= YOUR TASK =
Write out the listing in full, matching it word for word.

= DATA LINES =

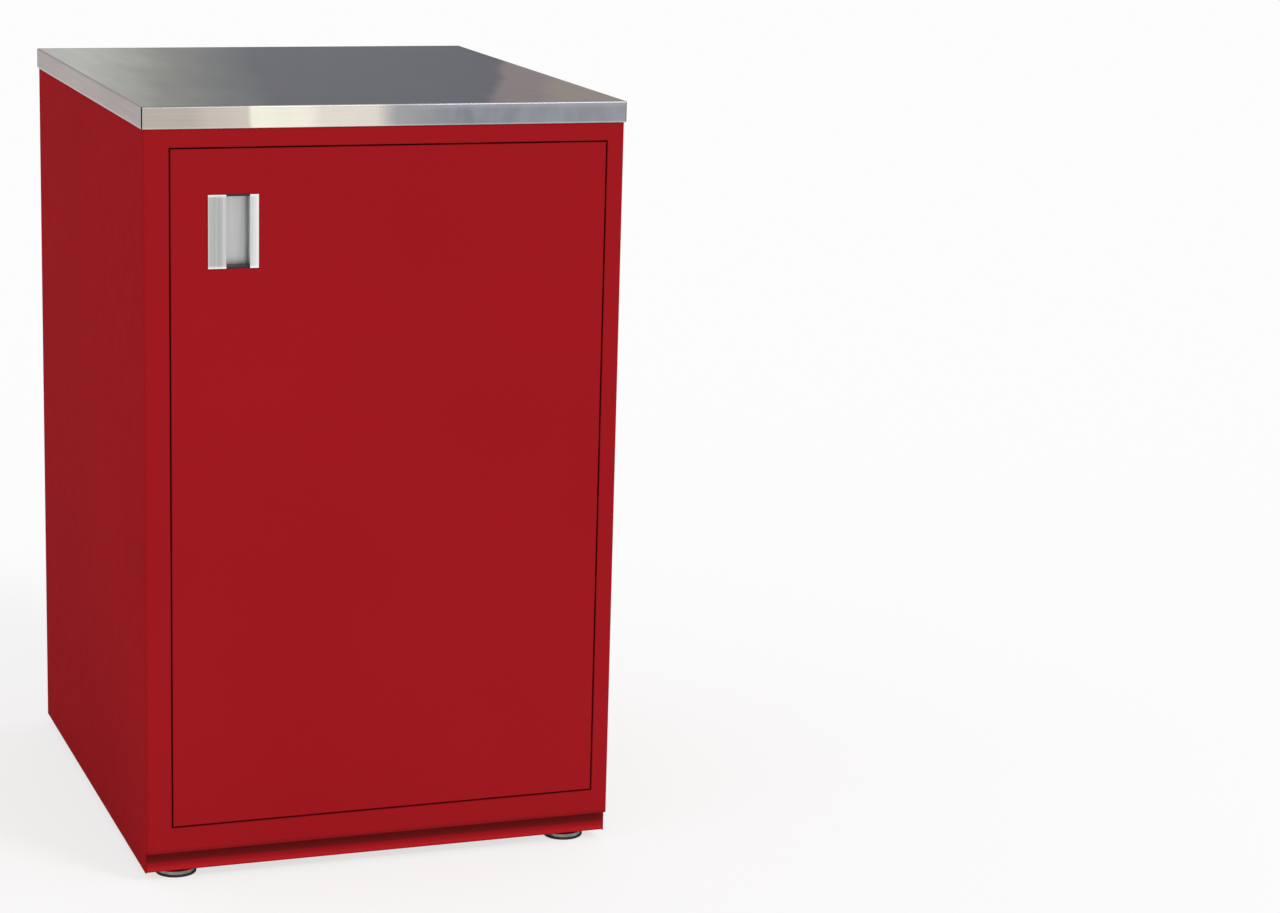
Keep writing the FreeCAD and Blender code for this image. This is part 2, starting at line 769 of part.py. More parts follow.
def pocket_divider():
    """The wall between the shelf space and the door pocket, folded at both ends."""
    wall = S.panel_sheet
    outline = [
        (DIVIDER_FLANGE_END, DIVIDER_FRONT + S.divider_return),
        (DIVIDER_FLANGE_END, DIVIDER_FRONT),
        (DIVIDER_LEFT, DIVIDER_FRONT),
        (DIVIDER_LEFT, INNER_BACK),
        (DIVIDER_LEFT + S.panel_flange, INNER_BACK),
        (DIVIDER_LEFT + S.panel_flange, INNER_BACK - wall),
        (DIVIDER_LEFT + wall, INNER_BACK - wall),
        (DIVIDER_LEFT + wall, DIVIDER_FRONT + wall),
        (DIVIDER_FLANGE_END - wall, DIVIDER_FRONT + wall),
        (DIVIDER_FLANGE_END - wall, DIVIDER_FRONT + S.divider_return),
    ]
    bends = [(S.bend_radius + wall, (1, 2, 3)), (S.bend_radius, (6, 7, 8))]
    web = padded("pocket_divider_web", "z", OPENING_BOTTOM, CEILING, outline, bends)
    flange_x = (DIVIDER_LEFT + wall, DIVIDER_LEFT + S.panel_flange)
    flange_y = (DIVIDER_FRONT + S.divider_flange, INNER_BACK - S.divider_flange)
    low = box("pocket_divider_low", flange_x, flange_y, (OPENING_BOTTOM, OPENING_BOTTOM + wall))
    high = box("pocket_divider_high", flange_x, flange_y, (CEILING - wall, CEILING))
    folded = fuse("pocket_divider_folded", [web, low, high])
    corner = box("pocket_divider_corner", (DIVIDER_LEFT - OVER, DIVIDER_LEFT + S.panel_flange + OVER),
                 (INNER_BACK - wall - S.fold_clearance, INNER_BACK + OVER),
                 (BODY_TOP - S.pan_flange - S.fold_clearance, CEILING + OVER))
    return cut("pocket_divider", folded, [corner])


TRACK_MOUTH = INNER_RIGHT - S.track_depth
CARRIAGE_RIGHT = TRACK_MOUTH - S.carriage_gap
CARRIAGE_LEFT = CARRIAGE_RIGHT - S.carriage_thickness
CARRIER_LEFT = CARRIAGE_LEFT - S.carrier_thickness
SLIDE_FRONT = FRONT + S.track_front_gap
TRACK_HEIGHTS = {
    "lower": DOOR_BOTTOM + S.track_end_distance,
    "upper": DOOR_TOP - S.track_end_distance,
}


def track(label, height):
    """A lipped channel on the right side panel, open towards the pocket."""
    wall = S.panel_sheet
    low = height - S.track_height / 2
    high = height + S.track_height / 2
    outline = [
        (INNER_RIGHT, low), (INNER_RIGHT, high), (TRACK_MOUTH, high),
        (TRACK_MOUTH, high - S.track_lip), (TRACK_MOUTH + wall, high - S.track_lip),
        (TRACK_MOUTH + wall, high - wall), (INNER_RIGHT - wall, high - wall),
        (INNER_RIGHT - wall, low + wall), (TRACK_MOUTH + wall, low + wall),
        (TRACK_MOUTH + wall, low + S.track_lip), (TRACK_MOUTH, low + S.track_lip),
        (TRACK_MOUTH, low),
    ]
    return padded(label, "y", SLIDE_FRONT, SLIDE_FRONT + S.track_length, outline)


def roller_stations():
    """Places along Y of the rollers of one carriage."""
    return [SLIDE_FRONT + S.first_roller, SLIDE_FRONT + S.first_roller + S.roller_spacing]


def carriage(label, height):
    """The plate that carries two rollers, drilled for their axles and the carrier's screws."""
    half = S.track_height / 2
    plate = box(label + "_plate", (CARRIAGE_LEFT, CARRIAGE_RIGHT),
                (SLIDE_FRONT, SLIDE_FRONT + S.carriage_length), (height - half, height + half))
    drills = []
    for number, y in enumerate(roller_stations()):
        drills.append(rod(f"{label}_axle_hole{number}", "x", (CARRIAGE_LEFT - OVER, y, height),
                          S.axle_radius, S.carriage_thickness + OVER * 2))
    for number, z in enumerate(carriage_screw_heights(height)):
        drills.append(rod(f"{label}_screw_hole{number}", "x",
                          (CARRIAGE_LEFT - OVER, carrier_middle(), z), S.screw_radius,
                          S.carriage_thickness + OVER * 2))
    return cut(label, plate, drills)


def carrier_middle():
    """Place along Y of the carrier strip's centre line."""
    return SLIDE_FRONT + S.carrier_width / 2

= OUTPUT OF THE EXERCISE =
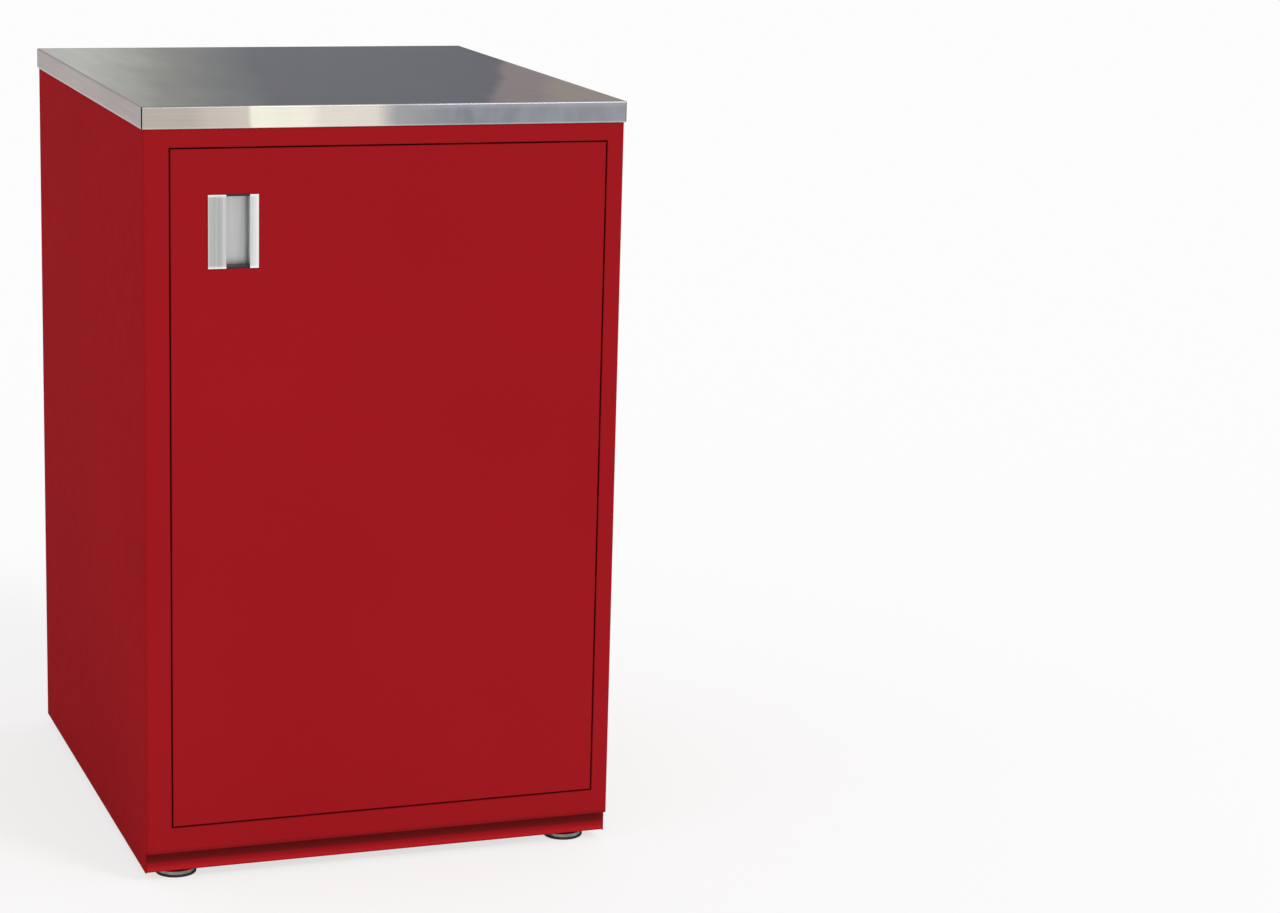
Keep writing the FreeCAD and Blender code for this image. This is part 2, starting at line 769 of part.py. More parts follow.
def pocket_divider():
    """The wall between the shelf space and the door pocket, folded at both ends."""
    wall = S.panel_sheet
    outline = [
        (DIVIDER_FLANGE_END, DIVIDER_FRONT + S.divider_return),
        (DIVIDER_FLANGE_END, DIVIDER_FRONT),
        (DIVIDER_LEFT, DIVIDER_FRONT),
        (DIVIDER_LEFT, INNER_BACK),
        (DIVIDER_LEFT + S.panel_flange, INNER_BACK),
        (DIVIDER_LEFT + S.panel_flange, INNER_BACK - wall),
        (DIVIDER_LEFT + wall, INNER_BACK - wall),
        (DIVIDER_LEFT + wall, DIVIDER_FRONT + wall),
        (DIVIDER_FLANGE_END - wall, DIVIDER_FRONT + wall),
        (DIVIDER_FLANGE_END - wall, DIVIDER_FRONT + S.divider_return),
    ]
    bends = [(S.bend_radius + wall, (1, 2, 3)), (S.bend_radius, (6, 7, 8))]
    web = padded("pocket_divider_web", "z", OPENING_BOTTOM, CEILING, outline, bends)
    flange_x = (DIVIDER_LEFT + wall, DIVIDER_LEFT + S.panel_flange)
    flange_y = (DIVIDER_FRONT + S.divider_flange, INNER_BACK - S.divider_flange)
    low = box("pocket_divider_low", flange_x, flange_y, (OPENING_BOTTOM, OPENING_BOTTOM + wall))
    high = box("pocket_divider_high", flange_x, flange_y, (CEILING - wall, CEILING))
    folded = fuse("pocket_divider_folded", [web, low, high])
    corner = box("pocket_divider_corner", (DIVIDER_LEFT - OVER, DIVIDER_LEFT + S.panel_flange + OVER),
                 (INNER_BACK - wall - S.fold_clearance, INNER_BACK + OVER),
                 (BODY_TOP - S.pan_flange - S.fold_clearance, CEILING + OVER))
    return cut("pocket_divider", folded, [corner])


TRACK_MOUTH = INNER_RIGHT - S.track_depth
CARRIAGE_RIGHT = TRACK_MOUTH - S.carriage_gap
CARRIAGE_LEFT = CARRIAGE_RIGHT - S.carriage_thickness
CARRIER_LEFT = CARRIAGE_LEFT - S.carrier_thickness
SLIDE_FRONT = FRONT + S.track_front_gap
TRACK_HEIGHTS = {
    "lower": DOOR_BOTTOM + S.track_end_distance,
    "upper": DOOR_TOP - S.track_end_distance,
}


def track(label, height):
    """A lipped channel on the right side panel, open towards the pocket."""
    wall = S.panel_sheet
    low = height - S.track_height / 2
    high = height + S.track_height / 2
    outline = [
        (INNER_RIGHT, low), (INNER_RIGHT, high), (TRACK_MOUTH, high),
        (TRACK_MOUTH, high - S.track_lip), (TRACK_MOUTH + wall, high - S.track_lip),
        (TRACK_MOUTH + wall, high - wall), (INNER_RIGHT - wall, high - wall),
        (INNER_RIGHT - wall, low + wall), (TRACK_MOUTH + wall, low + wall),
        (TRACK_MOUTH + wall, low + S.track_lip), (TRACK_MOUTH, low + S.track_lip),
        (TRACK_MOUTH, low),
    ]
    return padded(label, "y", SLIDE_FRONT, SLIDE_FRONT + S.track_length, outline)


def roller_stations():
    """Places along Y of the rollers of one carriage."""
    return [SLIDE_FRONT + S.first_roller, SLIDE_FRONT + S.first_roller + S.roller_spacing]


def carriage(label, height):
    """The plate that carries two rollers, drilled for their axles and the carrier's screws."""
    half = S.track_height / 2
    plate = box(label + "_plate", (CARRIAGE_LEFT, CARRIAGE_RIGHT),
                (SLIDE_FRONT, SLIDE_FRONT + S.carriage_length), (height - half, height + half))
    drills = []
    for number, y in enumerate(roller_stations()):
        drills.append(rod(f"{label}_axle_hole{number}", "x", (CARRIAGE_LEFT - OVER, y, height),
                          S.axle_radius, S.carriage_thickness + OVER * 2))
    for number, z in enumerate(carriage_screw_heights(height)):
        drills.append(rod(f"{label}_screw_hole{number}", "x",
                          (CARRIAGE_LEFT - OVER, carrier_middle(), z), S.screw_radius,
                          S.carriage_thickness + OVER * 2))
    return cut(label, plate, drills)


def carrier_middle():
    """Place along Y of the carrier strip's centre line."""
    return SLIDE_FRONT + S.carrier_width / 2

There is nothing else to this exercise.